Jane describes it differently: “I was going through a rough time and had taken time off from college to figure things out. On Denali, I had success every day—skiing uphill to the next camp and then eventually reaching the summit.” She says the feeling of those daily successes contributed to her desire to climb full-time. She now works part-time for Exum Mountain Guides and as a climbing steward in Yosemite National Park.
Lessons from the mountains run through the experiences of all adventure dads. But the one that sticks the most is the importance of working hard and finding your life’s passion. Fisher explains, “I want my kids to have an appreciation for someone who’s willing to take a risk and follow their dreams. It’s an important life lesson.” Billimoria says that showing your kids the value of “showing up for other people” teaches that we all need to be willing to work hard for others. He also instills the importance of “being 100 percent present.” And Jackson adds, “If you can experience that switch [when they find their passion], that’s as good as it gets.”
Survival tips for traveling parents
(Disclaimer: all experiences may differ.)
- Twenty-four hours before and after a trip kids come unglued.

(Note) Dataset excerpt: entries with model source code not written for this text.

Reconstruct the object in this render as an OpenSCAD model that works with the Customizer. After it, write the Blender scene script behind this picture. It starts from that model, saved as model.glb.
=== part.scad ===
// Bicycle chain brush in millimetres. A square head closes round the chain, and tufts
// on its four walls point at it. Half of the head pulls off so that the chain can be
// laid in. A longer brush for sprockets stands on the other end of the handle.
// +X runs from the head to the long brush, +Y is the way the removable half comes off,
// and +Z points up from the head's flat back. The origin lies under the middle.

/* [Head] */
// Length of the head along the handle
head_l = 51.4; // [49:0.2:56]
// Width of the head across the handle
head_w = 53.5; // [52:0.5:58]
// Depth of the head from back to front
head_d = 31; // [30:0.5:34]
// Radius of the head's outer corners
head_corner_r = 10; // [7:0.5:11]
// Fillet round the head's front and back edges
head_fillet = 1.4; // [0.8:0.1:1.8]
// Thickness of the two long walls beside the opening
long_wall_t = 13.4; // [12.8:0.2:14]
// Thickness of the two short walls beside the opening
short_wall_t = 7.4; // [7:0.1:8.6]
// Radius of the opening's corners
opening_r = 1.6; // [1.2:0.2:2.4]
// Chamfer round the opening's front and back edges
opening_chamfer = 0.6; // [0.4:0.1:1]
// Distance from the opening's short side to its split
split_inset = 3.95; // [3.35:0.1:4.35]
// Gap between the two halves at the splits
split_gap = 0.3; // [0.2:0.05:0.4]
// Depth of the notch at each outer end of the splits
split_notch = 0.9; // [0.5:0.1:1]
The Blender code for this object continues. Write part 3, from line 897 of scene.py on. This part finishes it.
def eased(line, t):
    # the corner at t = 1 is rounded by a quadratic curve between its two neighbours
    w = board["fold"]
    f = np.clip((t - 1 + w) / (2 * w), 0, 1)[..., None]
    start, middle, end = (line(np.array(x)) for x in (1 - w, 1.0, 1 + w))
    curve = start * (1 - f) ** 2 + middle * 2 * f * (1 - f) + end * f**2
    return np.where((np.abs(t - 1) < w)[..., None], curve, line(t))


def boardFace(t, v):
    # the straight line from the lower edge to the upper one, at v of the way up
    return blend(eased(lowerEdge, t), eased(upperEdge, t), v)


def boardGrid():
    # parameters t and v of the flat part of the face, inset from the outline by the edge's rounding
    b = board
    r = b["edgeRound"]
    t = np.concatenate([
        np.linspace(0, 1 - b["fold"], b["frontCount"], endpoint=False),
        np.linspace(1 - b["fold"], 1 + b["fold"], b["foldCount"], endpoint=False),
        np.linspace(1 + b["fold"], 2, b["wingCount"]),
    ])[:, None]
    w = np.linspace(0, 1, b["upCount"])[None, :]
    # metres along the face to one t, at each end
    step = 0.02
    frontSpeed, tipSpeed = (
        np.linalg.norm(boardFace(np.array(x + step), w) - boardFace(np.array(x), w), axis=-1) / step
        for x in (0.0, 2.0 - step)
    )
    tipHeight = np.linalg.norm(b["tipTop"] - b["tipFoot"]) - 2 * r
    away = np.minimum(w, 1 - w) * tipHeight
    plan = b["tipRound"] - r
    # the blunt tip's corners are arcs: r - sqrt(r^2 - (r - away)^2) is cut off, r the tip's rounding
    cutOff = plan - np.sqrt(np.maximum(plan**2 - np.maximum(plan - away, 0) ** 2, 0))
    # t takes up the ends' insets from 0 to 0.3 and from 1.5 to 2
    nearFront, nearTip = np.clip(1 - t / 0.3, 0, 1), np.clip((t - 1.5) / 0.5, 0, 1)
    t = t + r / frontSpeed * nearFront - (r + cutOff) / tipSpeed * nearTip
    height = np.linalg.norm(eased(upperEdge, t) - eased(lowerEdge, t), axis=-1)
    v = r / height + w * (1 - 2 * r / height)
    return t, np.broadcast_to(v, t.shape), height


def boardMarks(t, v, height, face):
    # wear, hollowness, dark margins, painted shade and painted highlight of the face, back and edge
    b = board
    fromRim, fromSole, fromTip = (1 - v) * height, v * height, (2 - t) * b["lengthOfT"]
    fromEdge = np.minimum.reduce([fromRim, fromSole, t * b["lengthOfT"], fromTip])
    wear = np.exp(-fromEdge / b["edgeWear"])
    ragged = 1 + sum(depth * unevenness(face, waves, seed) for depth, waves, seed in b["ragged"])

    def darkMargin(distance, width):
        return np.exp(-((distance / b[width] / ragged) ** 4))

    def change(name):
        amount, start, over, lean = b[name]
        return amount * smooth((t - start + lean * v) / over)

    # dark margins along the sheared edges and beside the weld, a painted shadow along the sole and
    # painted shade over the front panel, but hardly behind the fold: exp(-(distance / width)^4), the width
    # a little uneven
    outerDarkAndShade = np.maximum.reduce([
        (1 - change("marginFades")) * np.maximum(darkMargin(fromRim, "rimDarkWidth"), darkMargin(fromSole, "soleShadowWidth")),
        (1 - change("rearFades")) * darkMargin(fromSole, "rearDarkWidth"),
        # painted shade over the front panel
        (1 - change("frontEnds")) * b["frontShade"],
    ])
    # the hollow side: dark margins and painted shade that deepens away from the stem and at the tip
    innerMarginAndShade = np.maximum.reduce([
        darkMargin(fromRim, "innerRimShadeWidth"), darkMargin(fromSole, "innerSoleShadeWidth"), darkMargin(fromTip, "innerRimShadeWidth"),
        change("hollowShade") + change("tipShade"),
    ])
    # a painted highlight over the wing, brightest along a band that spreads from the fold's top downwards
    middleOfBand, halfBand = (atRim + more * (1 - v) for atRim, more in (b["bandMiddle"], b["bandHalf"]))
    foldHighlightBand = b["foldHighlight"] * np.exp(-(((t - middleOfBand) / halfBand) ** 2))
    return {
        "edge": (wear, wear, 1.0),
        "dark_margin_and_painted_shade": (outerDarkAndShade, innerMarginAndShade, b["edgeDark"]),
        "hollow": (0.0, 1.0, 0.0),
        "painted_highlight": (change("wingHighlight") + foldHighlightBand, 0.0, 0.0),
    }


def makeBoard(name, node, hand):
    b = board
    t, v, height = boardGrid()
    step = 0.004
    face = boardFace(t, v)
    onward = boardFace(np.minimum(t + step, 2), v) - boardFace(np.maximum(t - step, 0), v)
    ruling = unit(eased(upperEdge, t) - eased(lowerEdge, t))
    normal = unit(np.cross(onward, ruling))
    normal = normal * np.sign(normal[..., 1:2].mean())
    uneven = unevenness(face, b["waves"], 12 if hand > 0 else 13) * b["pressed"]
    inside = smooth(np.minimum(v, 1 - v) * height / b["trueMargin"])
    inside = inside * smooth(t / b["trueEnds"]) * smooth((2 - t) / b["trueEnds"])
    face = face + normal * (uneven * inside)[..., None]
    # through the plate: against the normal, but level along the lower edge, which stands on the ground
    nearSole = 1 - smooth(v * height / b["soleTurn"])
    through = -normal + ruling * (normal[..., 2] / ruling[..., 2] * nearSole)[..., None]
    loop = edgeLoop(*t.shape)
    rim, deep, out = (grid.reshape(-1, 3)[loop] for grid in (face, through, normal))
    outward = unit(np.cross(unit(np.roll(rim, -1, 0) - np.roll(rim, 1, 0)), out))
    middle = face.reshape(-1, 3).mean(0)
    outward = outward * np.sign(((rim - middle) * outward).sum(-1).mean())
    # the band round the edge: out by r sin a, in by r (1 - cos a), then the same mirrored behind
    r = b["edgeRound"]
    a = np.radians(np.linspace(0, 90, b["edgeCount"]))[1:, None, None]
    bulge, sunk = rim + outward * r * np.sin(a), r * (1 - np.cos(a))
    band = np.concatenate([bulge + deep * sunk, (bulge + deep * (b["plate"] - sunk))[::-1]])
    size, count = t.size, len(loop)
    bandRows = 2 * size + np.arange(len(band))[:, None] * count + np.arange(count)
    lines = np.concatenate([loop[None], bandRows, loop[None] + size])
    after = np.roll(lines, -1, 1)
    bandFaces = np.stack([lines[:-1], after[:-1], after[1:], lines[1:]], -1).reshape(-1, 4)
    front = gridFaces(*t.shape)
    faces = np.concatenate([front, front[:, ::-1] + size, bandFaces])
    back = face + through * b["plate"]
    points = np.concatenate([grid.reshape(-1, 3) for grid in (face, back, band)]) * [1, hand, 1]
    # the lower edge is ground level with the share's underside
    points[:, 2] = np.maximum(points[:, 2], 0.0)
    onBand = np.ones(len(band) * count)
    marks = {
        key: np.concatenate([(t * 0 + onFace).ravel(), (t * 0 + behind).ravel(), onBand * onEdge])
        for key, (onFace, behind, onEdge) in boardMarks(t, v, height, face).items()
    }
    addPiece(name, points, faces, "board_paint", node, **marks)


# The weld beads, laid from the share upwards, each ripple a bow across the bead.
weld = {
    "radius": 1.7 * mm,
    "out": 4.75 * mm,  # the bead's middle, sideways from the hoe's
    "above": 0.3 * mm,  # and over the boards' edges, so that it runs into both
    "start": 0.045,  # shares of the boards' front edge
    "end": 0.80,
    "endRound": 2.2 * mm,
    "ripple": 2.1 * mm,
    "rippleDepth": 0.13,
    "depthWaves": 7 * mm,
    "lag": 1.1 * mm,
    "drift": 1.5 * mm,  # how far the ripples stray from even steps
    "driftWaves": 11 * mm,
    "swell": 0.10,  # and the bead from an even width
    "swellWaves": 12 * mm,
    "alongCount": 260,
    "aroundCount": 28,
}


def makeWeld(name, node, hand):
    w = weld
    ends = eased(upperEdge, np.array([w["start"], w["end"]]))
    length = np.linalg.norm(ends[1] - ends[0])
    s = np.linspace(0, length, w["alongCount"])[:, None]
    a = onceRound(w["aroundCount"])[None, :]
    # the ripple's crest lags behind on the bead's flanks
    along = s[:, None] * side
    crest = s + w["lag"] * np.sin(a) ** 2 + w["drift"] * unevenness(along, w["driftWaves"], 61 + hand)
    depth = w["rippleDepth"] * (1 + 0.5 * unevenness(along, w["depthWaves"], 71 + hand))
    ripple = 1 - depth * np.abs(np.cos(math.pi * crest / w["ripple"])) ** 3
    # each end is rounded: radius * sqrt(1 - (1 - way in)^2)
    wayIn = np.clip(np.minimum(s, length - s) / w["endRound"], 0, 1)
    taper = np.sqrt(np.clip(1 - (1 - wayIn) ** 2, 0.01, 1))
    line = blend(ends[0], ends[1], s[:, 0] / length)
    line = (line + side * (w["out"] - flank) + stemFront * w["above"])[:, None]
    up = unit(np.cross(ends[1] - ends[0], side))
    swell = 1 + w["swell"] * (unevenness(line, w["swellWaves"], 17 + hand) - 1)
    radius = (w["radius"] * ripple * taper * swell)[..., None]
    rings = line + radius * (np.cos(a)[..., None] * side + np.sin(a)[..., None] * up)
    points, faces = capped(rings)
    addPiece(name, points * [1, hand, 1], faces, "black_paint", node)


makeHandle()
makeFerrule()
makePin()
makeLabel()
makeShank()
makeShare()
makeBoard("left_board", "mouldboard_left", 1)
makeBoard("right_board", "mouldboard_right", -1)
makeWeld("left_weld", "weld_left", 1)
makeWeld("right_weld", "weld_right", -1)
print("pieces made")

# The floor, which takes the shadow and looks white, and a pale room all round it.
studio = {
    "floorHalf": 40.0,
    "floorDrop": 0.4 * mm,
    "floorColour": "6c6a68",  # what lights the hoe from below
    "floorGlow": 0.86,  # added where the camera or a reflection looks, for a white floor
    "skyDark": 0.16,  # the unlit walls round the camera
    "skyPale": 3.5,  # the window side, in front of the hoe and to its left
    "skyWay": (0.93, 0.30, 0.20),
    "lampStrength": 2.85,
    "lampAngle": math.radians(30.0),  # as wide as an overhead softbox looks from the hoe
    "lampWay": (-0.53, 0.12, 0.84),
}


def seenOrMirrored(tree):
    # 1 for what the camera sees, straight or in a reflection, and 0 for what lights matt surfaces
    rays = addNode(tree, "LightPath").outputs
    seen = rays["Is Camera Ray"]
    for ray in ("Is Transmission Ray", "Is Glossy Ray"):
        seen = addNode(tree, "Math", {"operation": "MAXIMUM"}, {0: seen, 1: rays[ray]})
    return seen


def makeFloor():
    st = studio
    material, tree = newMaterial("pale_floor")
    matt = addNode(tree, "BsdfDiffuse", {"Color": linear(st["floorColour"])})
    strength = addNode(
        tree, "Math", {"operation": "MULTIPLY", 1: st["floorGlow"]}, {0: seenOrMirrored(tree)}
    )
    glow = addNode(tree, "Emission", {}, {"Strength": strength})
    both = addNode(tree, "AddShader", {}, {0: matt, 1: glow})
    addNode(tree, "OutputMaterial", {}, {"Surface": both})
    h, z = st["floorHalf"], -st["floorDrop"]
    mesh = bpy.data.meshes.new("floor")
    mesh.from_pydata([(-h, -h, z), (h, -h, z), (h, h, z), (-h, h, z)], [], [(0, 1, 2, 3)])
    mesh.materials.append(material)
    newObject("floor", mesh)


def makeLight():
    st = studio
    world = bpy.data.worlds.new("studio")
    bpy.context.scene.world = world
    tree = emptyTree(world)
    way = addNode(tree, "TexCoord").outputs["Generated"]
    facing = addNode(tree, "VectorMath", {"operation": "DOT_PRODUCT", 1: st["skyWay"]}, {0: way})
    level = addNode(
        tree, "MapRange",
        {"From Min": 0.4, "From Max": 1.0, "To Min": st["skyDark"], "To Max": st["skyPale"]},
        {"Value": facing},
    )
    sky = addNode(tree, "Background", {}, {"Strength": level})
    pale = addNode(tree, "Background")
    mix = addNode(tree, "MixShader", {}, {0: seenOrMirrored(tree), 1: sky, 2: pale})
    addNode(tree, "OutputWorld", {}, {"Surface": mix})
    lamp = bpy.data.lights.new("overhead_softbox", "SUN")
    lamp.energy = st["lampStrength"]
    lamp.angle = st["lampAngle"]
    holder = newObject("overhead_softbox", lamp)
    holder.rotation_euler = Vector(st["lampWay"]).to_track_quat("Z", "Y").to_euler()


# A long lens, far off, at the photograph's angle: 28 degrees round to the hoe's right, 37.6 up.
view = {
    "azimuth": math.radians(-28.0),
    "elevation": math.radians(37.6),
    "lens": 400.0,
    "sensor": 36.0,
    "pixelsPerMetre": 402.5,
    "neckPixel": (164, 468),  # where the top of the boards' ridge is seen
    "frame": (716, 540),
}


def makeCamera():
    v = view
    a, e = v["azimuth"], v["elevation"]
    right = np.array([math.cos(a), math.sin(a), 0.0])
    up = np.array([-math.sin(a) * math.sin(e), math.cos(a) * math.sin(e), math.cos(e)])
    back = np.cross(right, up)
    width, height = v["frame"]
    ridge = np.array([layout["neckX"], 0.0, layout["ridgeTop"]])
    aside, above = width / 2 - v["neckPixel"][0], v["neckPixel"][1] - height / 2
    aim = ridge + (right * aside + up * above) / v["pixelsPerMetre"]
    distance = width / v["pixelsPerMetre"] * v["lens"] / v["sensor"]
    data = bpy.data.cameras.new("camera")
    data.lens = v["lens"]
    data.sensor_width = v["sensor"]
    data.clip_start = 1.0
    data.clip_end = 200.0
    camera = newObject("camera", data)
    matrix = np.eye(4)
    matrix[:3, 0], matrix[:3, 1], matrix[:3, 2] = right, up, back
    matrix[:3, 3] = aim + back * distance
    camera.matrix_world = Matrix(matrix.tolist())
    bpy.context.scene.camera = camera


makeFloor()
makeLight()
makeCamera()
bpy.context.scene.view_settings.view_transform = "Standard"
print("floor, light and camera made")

They deal with the stress of you leaving by treating you like dirt. Handle it with patience and compassion.
- Work hard to relearn family routines. When you return, you are intruding on their daily schedules. Spend some extra time getting back into their rhythm. Don’t be another kid for your spouse.
- Use Skype or FaceTime. This can be tricky, especially where Wi-Fi is poor. Be sure your connection is solid before you Skype, or simply resort to a phone call instead.
- Don’t call too much. Sometimes phone calls makes your kids miss you more, causing a harder time for your spouse. How much is too much? Once a week is a good reference point.
- Single-Parent Syndrome. One of the worst parts of calling home is hearing about your spouse’s single-parent challenges. Listen attentively, commiserate, and get your butt home.
- Devote the last and first twenty-four hours before and after a trip to your family. Get your packing and last-minute details dialed early so you can enjoy quality family time. When you return, leave your bags in the car (except for the presents) and dive back into the family.